The best news from Iraq is that the moderate Shiite establishment is actively trying to defuse the al Sadr rebellion. Here’s the money graf from Burns:
Mr. Adnan said that if the Americans agreed not to send forces into Najaf, and not to seek the immediate arrest of Mr. Sadr on the pending warrant, which charges him with complicity in the April 2003 murder of a rival cleric, Mr. Sadr would agree to dismantle his militia. The clerics at the meeting included the sons of three of Iraq’s most venerated grand ayatollahs, including Grand Ayatollah Ali al-Sistani, who is regarded as the country’s most powerful religious figure.
Al Sadr is cornered. Better still, if this showdown forces the other Shiite figures into a more proactive and constructive role – as potential rulers of Iraq – then we will have found people to whom real power can be transferred. I’m still optimistic. Alas, I was giving a talk down here in Mississippi when the president was talking and so cannot write about his appearance or demeanor. I liked what he had to say, however. Better to have made a speech a month ago, taking responsibility for the lack of WMD stockpiles and reminding Americans that we still have a very long slog ahead of us in Iraq. But, unless I missed a truly bad performance, the transcript looks competent to me. Which is all we can expect from Bush in unscripted settings.
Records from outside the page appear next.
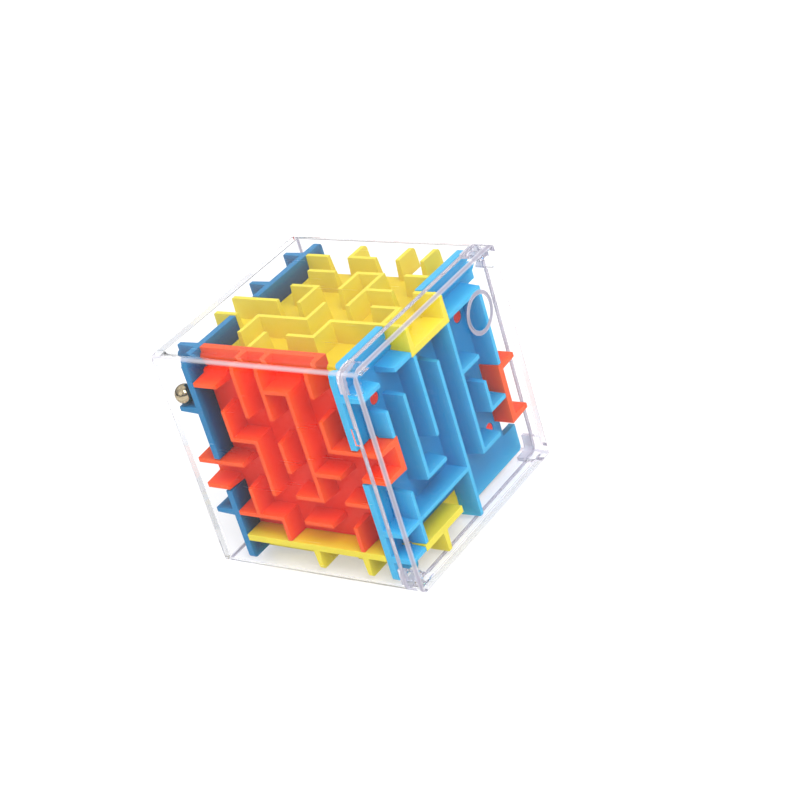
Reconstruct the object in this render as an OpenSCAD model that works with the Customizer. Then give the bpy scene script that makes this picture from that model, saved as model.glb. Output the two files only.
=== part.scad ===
// 3D maze ball puzzle.
// A clear two-piece cube case holds a hollow cube of six maze panels. One loose steel ball
// rolls in the lanes between the panels' floors, their walls and the case.
// Millimetres, +Z up, origin at the middle of the underside, and the case's lid faces +X.
//
// The maze is drawn on grid lines, one lane and one wall apart, numbered -3 to 3 on every
// face. Lines -4 and 4 stand for the rim, where a wall meets the case.
// The front is -Y, the back +Y, the lid side +X and the far side -X.

/* [Ball and lanes] */
// Diameter of the steel ball
ball_d = 4.5; // [3.6:0.1:6]
// How much wider than the ball its lanes are
ball_play = 0.5; // [0.4:0.05:1.2]
// How much deeper than the ball its lanes are, from a panel's floor to the case
ball_depth_play = 1.3; // [0.8:0.1:1.6]
// Gap that the ball rests above the spur under it
ball_rest = 0.05; // [0.05:0.05:0.2]
// Gap between the ball and the two walls of the case beside it
ball_side = 0.1; // [0.05:0.05:0.3]

/* [Maze panels] */
// Thickness of the panels' floors and walls
wall_t = 1.6; // [1.2:0.1:2.2]
// Gap between the tops of the walls and the case
rim_gap = 0.8; // [0.1:0.1:1]
// Gap between one panel and the next
fit = 0.1; // [0.05:0.05:0.2]
// Radius of the maze's corners along its four edges from the far side to the lid side
maze_long_r = 1; // [0.3:0.1:2]
// Radius of the maze's corners along its eight other edges
maze_short_r = 0.4; // [0.2:0.1:2]

/* [Pegs] */
// Thickness of the blocks inside the front and back panels
block_w = 4.8; // [4:0.1:6]
// Height of those blocks
block_h = 8.8; // [5:0.2:10]
// Length of those blocks
block_l = 7; // [6:0.5:12]
// Diameter of the pegs on the ends of the blocks
peg_d = 2.8; // [2:0.1:3.2]
// Depth that each peg stops below the floor of the panel it goes through
peg_sunk = 0.2; // [0.1:0.1:0.5]
// Diameter of the pins under the top and bottom panels
pin_d = 1.8; // [1.2:0.1:2.4]
// Length of those pins
pin_l = 3; // [2:0.5:4]
// Gap around each peg and pin in its hole
peg_fit = 0.1; // [0.05:0.05:0.2]

/* [Case] */
// Thickness of the clear walls
case_wall = 1.1; // [0.8:0.1:1.6]
// Outside radius of the case's four edges that run to the lid
case_long_r = 3; // [1:0.1:3.4]
// Outside radius of the case's eight other edges
case_short_r = 1.2; // [0.4:0.1:2]
// Inside radius of all the case's edges
case_inner_r = 1.2; // [0.1:0.1:1.6]

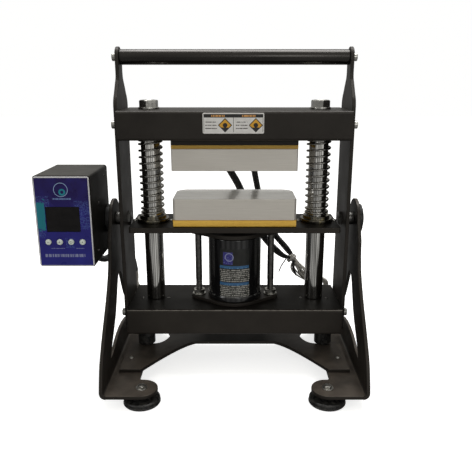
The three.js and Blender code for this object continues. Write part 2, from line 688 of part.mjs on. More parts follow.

MORE ENCOURAGEMENT: Yes, I think John Kerry’s faith in the United Nations is misplaced. But I was struck by how grown-up his Washington Post op-ed was yesterday. Can you imagine him saying anything like that during the primary season? It was at least a relief that the Democrats are not going to use Iraq as a political football in the future quite as egregiously as they have so far. The most reassuring passage: “The president must rally the country around a clear and credible goal. The challenges are significant and the costs are high. But the stakes are too great to lose the support of the American people.” He sees why we cannot cut and run. What he doesn’t see, I fear, is the scope of the enemy represented in Iraq and looming in neighboring countries. The problem now, as Michael Ledeen has rightly insisted, is that you cannot deal with Iraq alone. Iran, in particular, is eager to intervene – and is meddling to prevent representative government from coming about in Iraq. We cannot challenge every regime at once, of course, but we do need to keep in mind that the conflict is regional, that other terror-masters are involved, and that stabilizing Iraq is the beginning, not the end, of a real strategy to roll back Islamist terror. I’m not sure that the president has fully embraced this analysis. But I am sure that Kerry hasn’t.
AND MORE: A heartening story of American Kurds thanking returning U.S. Soldiers. I’m also encouraged by the relatively mature way in which the West has responded to the hideous hostage-taking by various extremists in Iraq. This time, we seem to have taken this appalling tactic in stride and refused to accede to it in any way. Kudos to the Japanese in particular. I’m not saying, of course, that we shouldn’t be mortified by the cost to human life – and the families and friends of the captured. But I am saying that being able to withstand this attempted blackmail – and not succumb to media hype – will prevent further such kidnappings in the future. Maybe, in fact, al Jazeera has unwittingly helped us here. By broadcasting so much obvious propaganda on a daily basis, we are now inured to it, unshocked. Which means they lose.